Records with modeling code:
* * * * *

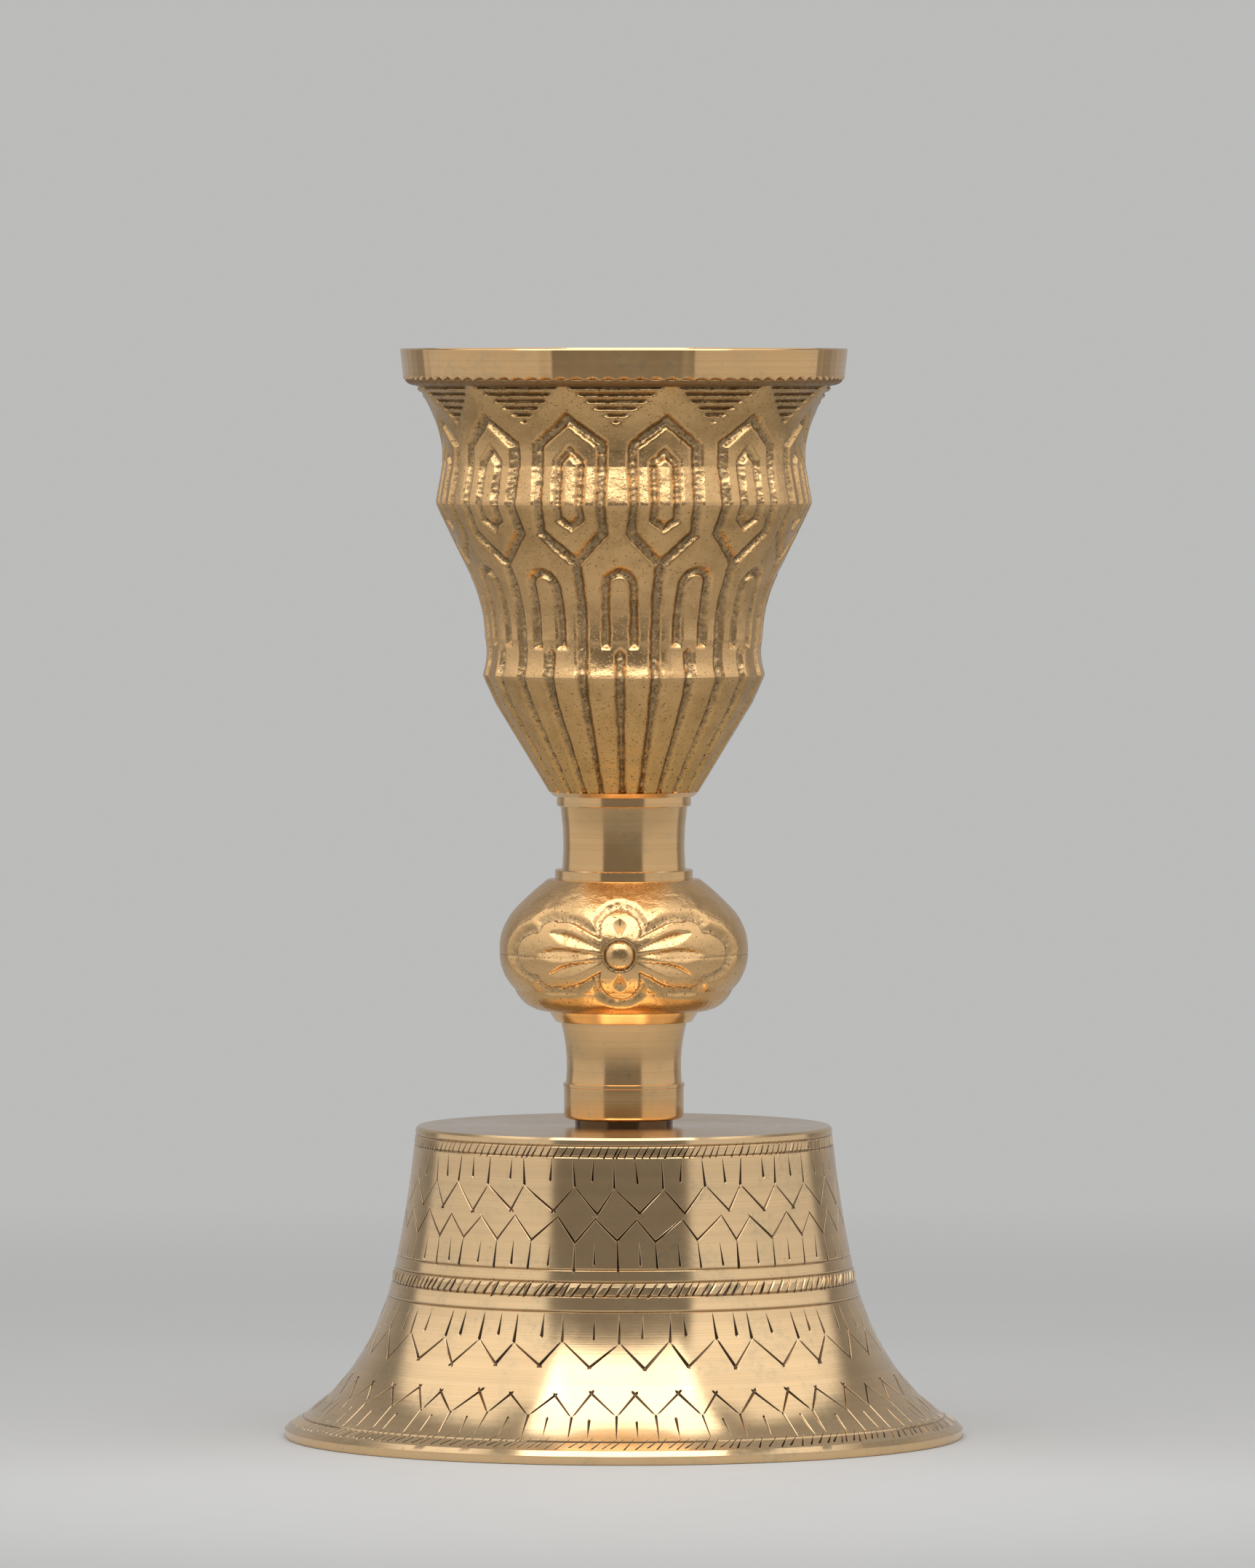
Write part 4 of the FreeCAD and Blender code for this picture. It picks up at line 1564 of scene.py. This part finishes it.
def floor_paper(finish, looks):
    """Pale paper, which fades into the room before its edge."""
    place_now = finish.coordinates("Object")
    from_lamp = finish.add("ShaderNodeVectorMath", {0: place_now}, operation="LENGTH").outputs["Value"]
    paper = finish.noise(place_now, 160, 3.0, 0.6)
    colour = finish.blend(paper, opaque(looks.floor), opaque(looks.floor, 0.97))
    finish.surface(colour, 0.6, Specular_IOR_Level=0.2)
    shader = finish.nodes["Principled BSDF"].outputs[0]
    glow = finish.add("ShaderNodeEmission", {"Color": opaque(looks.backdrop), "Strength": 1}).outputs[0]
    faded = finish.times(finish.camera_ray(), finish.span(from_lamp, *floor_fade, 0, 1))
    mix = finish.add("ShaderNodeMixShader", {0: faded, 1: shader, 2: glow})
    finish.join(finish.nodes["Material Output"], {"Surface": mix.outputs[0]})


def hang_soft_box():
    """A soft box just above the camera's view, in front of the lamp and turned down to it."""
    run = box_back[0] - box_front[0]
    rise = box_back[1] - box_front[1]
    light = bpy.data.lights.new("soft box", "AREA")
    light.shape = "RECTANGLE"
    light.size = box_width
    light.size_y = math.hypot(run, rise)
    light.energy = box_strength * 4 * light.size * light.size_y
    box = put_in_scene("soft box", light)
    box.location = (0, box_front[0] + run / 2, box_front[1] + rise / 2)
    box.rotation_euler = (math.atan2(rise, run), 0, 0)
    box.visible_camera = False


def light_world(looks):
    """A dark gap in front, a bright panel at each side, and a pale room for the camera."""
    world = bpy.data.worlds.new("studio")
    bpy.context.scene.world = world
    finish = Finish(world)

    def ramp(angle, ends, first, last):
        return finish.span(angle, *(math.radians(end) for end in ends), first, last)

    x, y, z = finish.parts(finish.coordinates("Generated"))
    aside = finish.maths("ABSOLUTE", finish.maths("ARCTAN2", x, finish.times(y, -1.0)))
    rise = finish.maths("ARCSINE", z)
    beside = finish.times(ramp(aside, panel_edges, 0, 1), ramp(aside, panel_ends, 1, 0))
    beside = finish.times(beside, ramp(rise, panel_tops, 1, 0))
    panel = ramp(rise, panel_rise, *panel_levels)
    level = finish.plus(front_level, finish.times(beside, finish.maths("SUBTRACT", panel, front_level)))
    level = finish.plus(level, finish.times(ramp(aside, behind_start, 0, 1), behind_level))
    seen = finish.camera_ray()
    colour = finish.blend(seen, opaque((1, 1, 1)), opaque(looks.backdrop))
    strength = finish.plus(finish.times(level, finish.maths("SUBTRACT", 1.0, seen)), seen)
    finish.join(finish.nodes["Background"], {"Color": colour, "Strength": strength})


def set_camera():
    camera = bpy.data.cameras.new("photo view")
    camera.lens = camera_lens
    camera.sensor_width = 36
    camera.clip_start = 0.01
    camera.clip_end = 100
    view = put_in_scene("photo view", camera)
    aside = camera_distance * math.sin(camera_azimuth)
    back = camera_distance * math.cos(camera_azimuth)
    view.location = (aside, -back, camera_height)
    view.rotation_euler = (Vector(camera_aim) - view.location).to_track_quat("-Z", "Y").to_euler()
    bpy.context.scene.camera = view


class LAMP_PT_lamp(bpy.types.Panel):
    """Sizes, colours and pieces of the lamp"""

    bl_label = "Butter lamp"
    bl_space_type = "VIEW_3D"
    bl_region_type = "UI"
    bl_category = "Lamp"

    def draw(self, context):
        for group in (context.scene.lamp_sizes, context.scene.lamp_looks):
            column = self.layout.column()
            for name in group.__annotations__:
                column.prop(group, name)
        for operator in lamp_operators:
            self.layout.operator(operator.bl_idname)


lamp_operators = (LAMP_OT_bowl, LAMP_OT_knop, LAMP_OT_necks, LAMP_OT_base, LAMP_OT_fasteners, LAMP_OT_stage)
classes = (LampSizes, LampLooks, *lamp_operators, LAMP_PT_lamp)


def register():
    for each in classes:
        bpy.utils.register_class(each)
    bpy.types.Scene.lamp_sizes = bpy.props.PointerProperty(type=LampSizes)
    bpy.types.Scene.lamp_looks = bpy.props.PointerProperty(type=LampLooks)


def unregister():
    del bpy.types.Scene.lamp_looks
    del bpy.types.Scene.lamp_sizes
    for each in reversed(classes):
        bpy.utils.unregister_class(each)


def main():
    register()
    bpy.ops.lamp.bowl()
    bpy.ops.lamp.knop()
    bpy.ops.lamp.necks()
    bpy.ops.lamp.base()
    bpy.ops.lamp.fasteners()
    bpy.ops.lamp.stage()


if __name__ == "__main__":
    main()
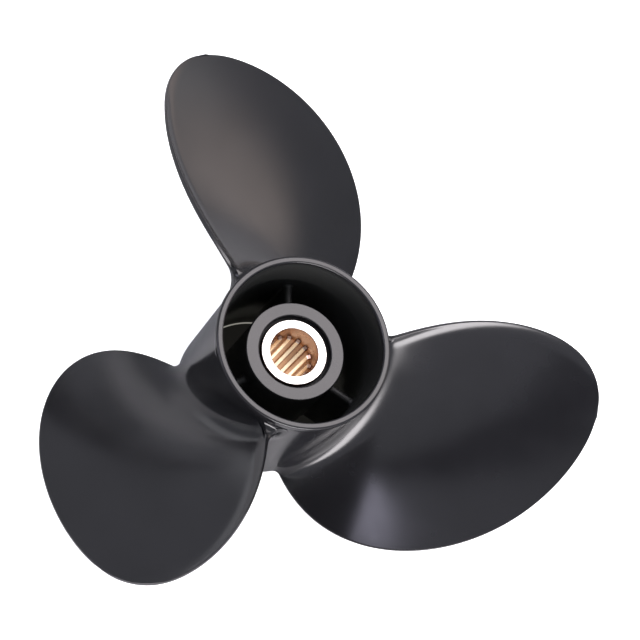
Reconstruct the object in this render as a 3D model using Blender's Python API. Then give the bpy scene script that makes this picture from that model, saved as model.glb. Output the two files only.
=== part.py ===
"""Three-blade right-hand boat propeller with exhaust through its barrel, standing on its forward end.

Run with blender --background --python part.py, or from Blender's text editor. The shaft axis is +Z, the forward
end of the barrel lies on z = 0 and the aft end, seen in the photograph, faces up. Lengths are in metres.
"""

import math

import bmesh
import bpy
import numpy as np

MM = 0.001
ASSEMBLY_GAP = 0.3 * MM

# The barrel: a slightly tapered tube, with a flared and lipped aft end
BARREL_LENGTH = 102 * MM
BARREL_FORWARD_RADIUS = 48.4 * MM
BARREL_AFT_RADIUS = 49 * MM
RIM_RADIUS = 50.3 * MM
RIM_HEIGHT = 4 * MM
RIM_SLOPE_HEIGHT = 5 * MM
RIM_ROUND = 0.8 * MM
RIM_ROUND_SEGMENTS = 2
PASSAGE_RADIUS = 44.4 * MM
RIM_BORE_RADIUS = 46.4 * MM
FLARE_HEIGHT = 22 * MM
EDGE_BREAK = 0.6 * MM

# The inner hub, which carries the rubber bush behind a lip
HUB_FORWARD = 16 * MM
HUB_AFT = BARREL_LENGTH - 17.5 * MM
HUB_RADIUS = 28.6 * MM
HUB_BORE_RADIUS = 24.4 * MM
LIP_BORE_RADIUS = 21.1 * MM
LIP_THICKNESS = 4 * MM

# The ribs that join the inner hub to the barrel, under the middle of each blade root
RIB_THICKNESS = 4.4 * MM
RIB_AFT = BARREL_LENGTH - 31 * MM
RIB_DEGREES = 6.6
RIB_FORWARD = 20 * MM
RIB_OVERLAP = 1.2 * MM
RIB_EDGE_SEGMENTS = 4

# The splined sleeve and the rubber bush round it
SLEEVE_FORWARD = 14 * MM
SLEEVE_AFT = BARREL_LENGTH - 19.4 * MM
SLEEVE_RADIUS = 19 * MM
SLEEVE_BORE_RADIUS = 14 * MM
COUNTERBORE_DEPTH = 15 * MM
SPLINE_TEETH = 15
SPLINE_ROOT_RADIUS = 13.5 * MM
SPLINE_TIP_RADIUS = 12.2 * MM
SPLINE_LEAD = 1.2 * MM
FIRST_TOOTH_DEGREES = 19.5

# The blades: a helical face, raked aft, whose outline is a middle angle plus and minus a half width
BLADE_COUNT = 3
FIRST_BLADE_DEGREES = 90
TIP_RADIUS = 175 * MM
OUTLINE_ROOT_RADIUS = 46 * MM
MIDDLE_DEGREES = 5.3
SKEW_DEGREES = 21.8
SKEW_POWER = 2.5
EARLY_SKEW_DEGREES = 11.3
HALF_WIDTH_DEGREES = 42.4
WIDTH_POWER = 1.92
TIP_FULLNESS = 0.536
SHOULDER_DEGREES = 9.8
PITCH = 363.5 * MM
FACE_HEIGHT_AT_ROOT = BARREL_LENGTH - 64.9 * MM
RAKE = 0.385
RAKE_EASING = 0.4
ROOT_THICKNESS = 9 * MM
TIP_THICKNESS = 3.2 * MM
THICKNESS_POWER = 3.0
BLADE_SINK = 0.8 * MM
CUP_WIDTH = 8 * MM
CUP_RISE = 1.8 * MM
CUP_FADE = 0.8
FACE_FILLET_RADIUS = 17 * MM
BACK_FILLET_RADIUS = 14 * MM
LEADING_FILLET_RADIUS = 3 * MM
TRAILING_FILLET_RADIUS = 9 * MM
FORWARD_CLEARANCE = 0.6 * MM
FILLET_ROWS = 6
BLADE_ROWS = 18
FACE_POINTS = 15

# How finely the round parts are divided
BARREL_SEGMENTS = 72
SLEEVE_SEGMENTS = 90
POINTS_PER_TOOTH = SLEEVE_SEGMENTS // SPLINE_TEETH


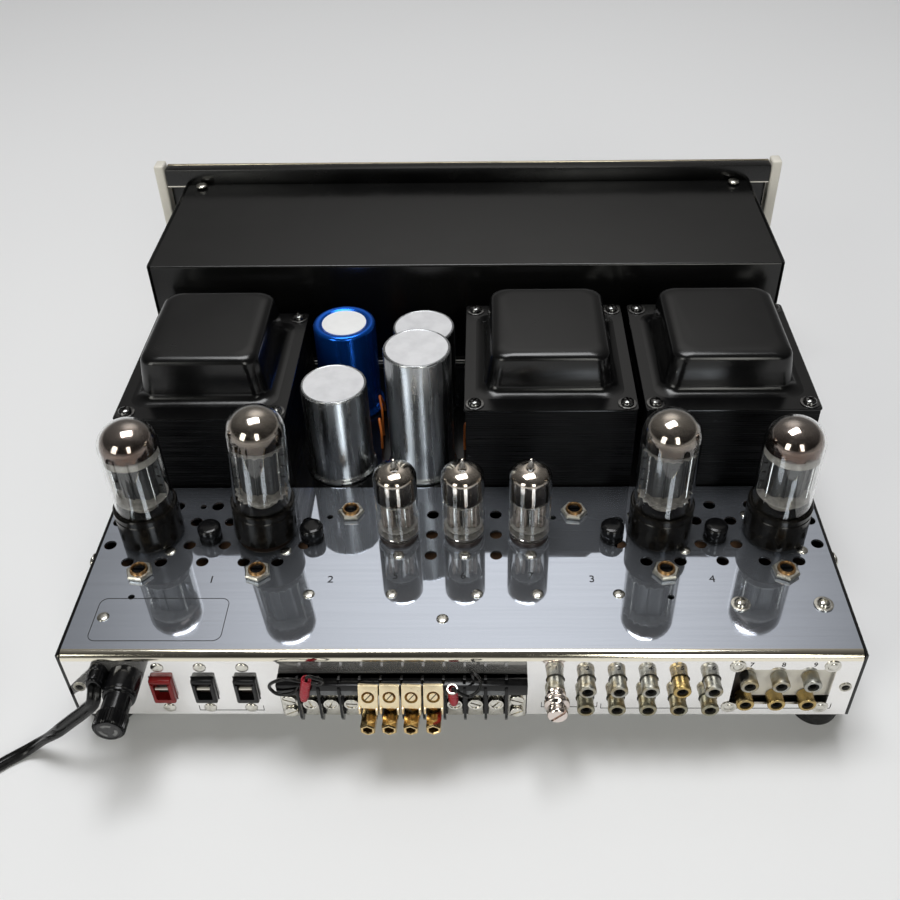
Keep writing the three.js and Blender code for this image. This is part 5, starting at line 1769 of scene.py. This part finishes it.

* * * * *

What to work on:
Repeat word for word the lines from the line containing "Reconstruct the object" to the line containing "FIRST_TOOTH_DEGREES = 19.5", both lines included; nothing else should appear.

Result for this task:
Reconstruct the object in this render as a 3D model using Blender's Python API. Then give the bpy scene script that makes this picture from that model, saved as model.glb. Output the two files only.
=== part.py ===
"""Three-blade right-hand boat propeller with exhaust through its barrel, standing on its forward end.

Run with blender --background --python part.py, or from Blender's text editor. The shaft axis is +Z, the forward
end of the barrel lies on z = 0 and the aft end, seen in the photograph, faces up. Lengths are in metres.
"""

import math

import bmesh
import bpy
import numpy as np

MM = 0.001
ASSEMBLY_GAP = 0.3 * MM

# The barrel: a slightly tapered tube, with a flared and lipped aft end
BARREL_LENGTH = 102 * MM
BARREL_FORWARD_RADIUS = 48.4 * MM
BARREL_AFT_RADIUS = 49 * MM
RIM_RADIUS = 50.3 * MM
RIM_HEIGHT = 4 * MM
RIM_SLOPE_HEIGHT = 5 * MM
RIM_ROUND = 0.8 * MM
RIM_ROUND_SEGMENTS = 2
PASSAGE_RADIUS = 44.4 * MM
RIM_BORE_RADIUS = 46.4 * MM
FLARE_HEIGHT = 22 * MM
EDGE_BREAK = 0.6 * MM

# The inner hub, which carries the rubber bush behind a lip
HUB_FORWARD = 16 * MM
HUB_AFT = BARREL_LENGTH - 17.5 * MM
HUB_RADIUS = 28.6 * MM
HUB_BORE_RADIUS = 24.4 * MM
LIP_BORE_RADIUS = 21.1 * MM
LIP_THICKNESS = 4 * MM

# The ribs that join the inner hub to the barrel, under the middle of each blade root
RIB_THICKNESS = 4.4 * MM
RIB_AFT = BARREL_LENGTH - 31 * MM
RIB_DEGREES = 6.6
RIB_FORWARD = 20 * MM
RIB_OVERLAP = 1.2 * MM
RIB_EDGE_SEGMENTS = 4

# The splined sleeve and the rubber bush round it
SLEEVE_FORWARD = 14 * MM
SLEEVE_AFT = BARREL_LENGTH - 19.4 * MM
SLEEVE_RADIUS = 19 * MM
SLEEVE_BORE_RADIUS = 14 * MM
COUNTERBORE_DEPTH = 15 * MM
SPLINE_TEETH = 15
SPLINE_ROOT_RADIUS = 13.5 * MM
SPLINE_TIP_RADIUS = 12.2 * MM
SPLINE_LEAD = 1.2 * MM
FIRST_TOOTH_DEGREES = 19.5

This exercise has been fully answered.